Optimal and Efficient Streak Detection in Astronomical Images

Abstract

Identification of linear features (streaks) in astronomical images is important for several reasons, including: detecting fast-moving near-Earth asteroids; detecting or flagging faint satellites streaks; and flagging or removing diffraction spikes, pixel bleeding, line-like cosmic rays and bad-pixel features. Here we discuss an efficient and optimal algorithm for the detection of such streaks. The optimal method to detect streaks in astronomical images is by cross-correlating the image with a template of a line broadened by the point spread function of the system. To do so efficiently, the cross-correlation of the streak position and angle is performed using the Radon transform, which is the integral of pixel values along all possible lines through an image. A fast version of the Radon transform exists, which we here extend to efficiently detect arbitrarily short lines.
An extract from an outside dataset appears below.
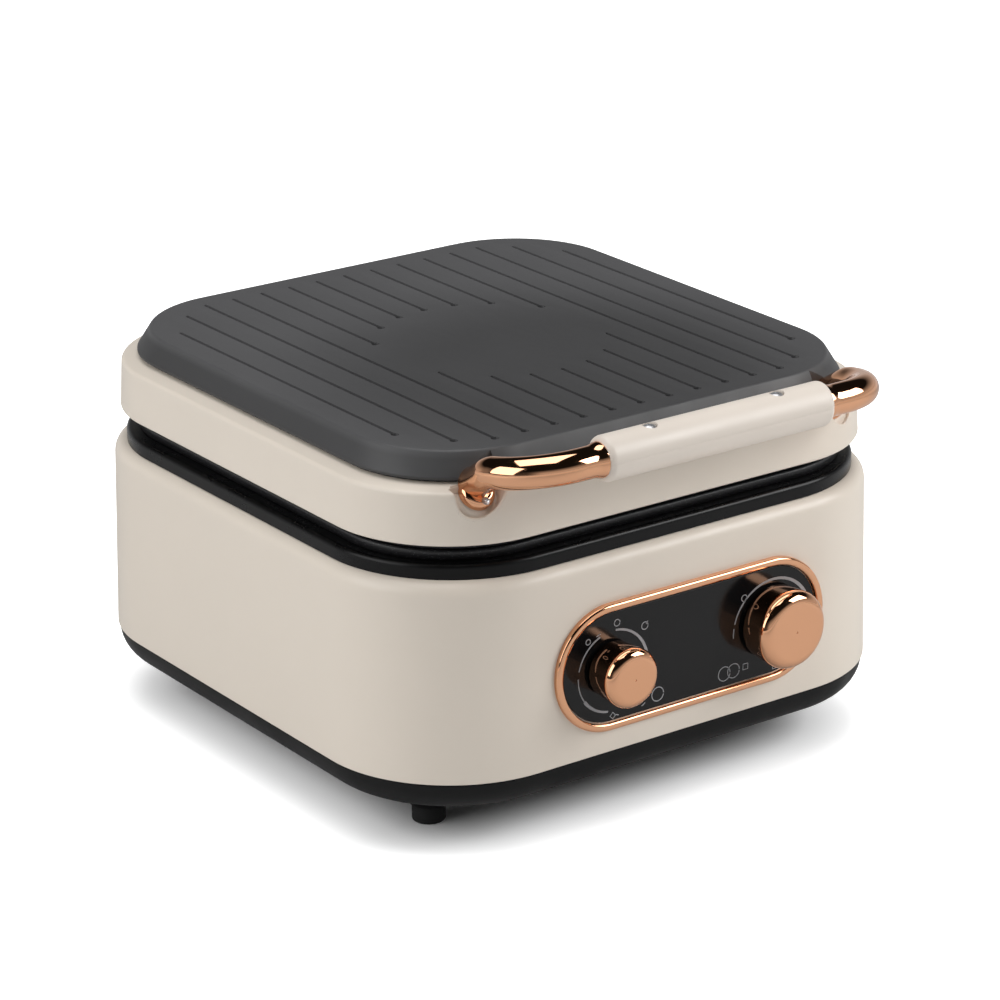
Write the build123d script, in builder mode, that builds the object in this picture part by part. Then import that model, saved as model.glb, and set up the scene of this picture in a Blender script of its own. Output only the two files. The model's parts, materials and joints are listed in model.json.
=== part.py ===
from build123d import *
from math import atan2, cos, degrees, hypot, radians, sin, sqrt, tan
import os

# A countertop sandwich maker: a cooking base, a lid on rear hinges and a tube handle with a grip.
# Millimetres, +Z up, the front faces -Y. The origin is the middle of the whole appliance on the table.

os.makedirs("parts", exist_ok=True)

# Casing outline and the main heights
body_width = 280.0
body_depth = 288.8
body_corner = 63.4
base_bottom = 36.0
parting_height = 137.5
shell_wall = 2.5
shell_draft_angle = 1.27
seat_clearance = 0.15
running_clearance = 0.05
press_clearance = 0.01
land_overlap = 4.0
land_border = 2.0
land_corner = 4.0

# Feet and bottom tray
foot_inset_x = 44.0
foot_inset_y = 54.4
foot_height = 8.5
foot_radius = 7.4
foot_edge = 1.0
foot_stud_radius = 3.0
foot_stud_length = 4.0
leg_radius = 8.6
leg_flare = 8.0
tray_depth = 14.7
tray_inset = 0.8
tray_edge = 13.5
tray_wall = 2.4
tray_tongue = 4.0
tray_tongue_wall = 2.0
vent_count = 5
vent_pitch = 14.0
vent_length = 46.0
vent_width = 3.2
vent_row_spacing = 76.0

# Base shell
base_edge = 6.5
base_opening_inset = 12.0
base_post_inset_x = 55.0
base_post_inset_y = 22.4
base_post_radius = 4.5
base_post_rib = 4.0
base_post_rise = 8.0
base_post_length = 28.0
base_post_bore = 20.0
tray_post_radius = 6.0

# Black rims and the step between base and lid
rim_inset = 6.0
rim_corner = 62.0
rim_height = 6.8
rim_edge = 2.2
rim_plate_clearance = 1.5
rim_skirt = 6.0
rim_skirt_wall = 2.2
upper_rim_height = 4.0
upper_rim_inset = 8.4

# Cooking plates
plate_gap = 0.6
plate_flange = 4.1
plate_inset = 13.0
plate_corner = 52.0
plate_edge = 1.2
plate_bottom_depth = 15.5
pocket_margin_x = 28.0
pocket_margin_y = 29.4
pocket_corner = 22.0
pocket_depth = 12.0
pocket_draft_angle = 18.0
pocket_web = 12.0
plate_side_wall = 3.5
ridge_width = 9.0
ridge_height = 4.0
ridge_draft_angle = 30.0
ridge_overrun = 3.0
plate_post_radius = 5.0

# Heating elements, clamps and heat shields
heater_radius = 3.3
heater_flat = 2.4
heater_front_inset = 34.0
heater_rear_inset = 16.0
heater_bend = 32.0
heater_pin_radius = 1.6
heater_pin_length = 8.0
clamp_overhang = 9.0
clamp_width = 14.0
clamp_thickness = 1.2
clamp_y = 30.0
shield_inset = 10.0
shield_corner = 32.0
shield_thickness = 0.8
shield_gap = 0.3
shield_post_inset = 20.0
cutout_radius = 9.0
cutout_height = 4.0
cutout_tab_length = 12.0
fuse_radius = 2.2
fuse_length = 16.0
fuse_y = -34.0

# Lid shell
lid_step = 4.4
lid_inset = 5.2
lid_corner = 58.4
lid_draft_angle = 3.1
lid_height = 23.0
lid_shoulder_edge = 2.2
lid_shoulder_rise = 2.0
lid_rim_inset = 15.9
lid_rim_corner = 50.0
lid_edge = 1.2
lid_roof = 2.0
lid_ledge_depth = 1.9
lid_opening_inset = 20.0
lid_opening_corner = 46.0
lid_post_inset = 14.0
lid_post_y = 44.0
lid_post_radius = 4.0
lid_post_bore = 11.0
lug_inset = 24.0
lug_y = 30.0
lug_radius = 5.5
lug_thickness = 2.5

# Lid cover
cover_gap = 1.2
cover_side = 1.2
cover_rise = 10.0
cover_inset = 13.5
cover_corner = 51.0
cover_top_inset = 18.6
cover_top_corner = 49.0
cover_edge = 1.6
cover_wall = 2.8
cover_spigot_wall = 2.9
cover_hollow_angle = 10.0
cover_post_radius = 4.0
cover_post_bore = 8.5
groove_margin = 31.85
groove_count = 15
groove_width = 1.6
groove_depth = 1.1
groove_front_inset = 27.4
groove_rear_inset = 29.4
groove_front_inset_second = 35.4
groove_rear_inset_second = 38.4
groove_front_inset_outer = 56.4
groove_rear_inset_outer = 58.4
groove_pit_radius = 1.6
groove_pit_depth = 1.6
bare_round_radius = 52.0
bare_round_y = -6.0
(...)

While the brute force Radon transform requires an order of N3 operations for an N by N image, the fast Radon transform has a complexity of the order of N2 log(N). We apply this method to simulated images, recovering the theoretical signal-to-noise ratio, and to real images, finding long streaks of low-Earth-orbit satellites and shorter streaks of Global Positioning System satellites. We detect streaks that are barely visible to the eye, out of hundreds of images, without a-priori knowledge of the streaks' positions or angles. We provide implementation of this algorithm in Python and MATLAB.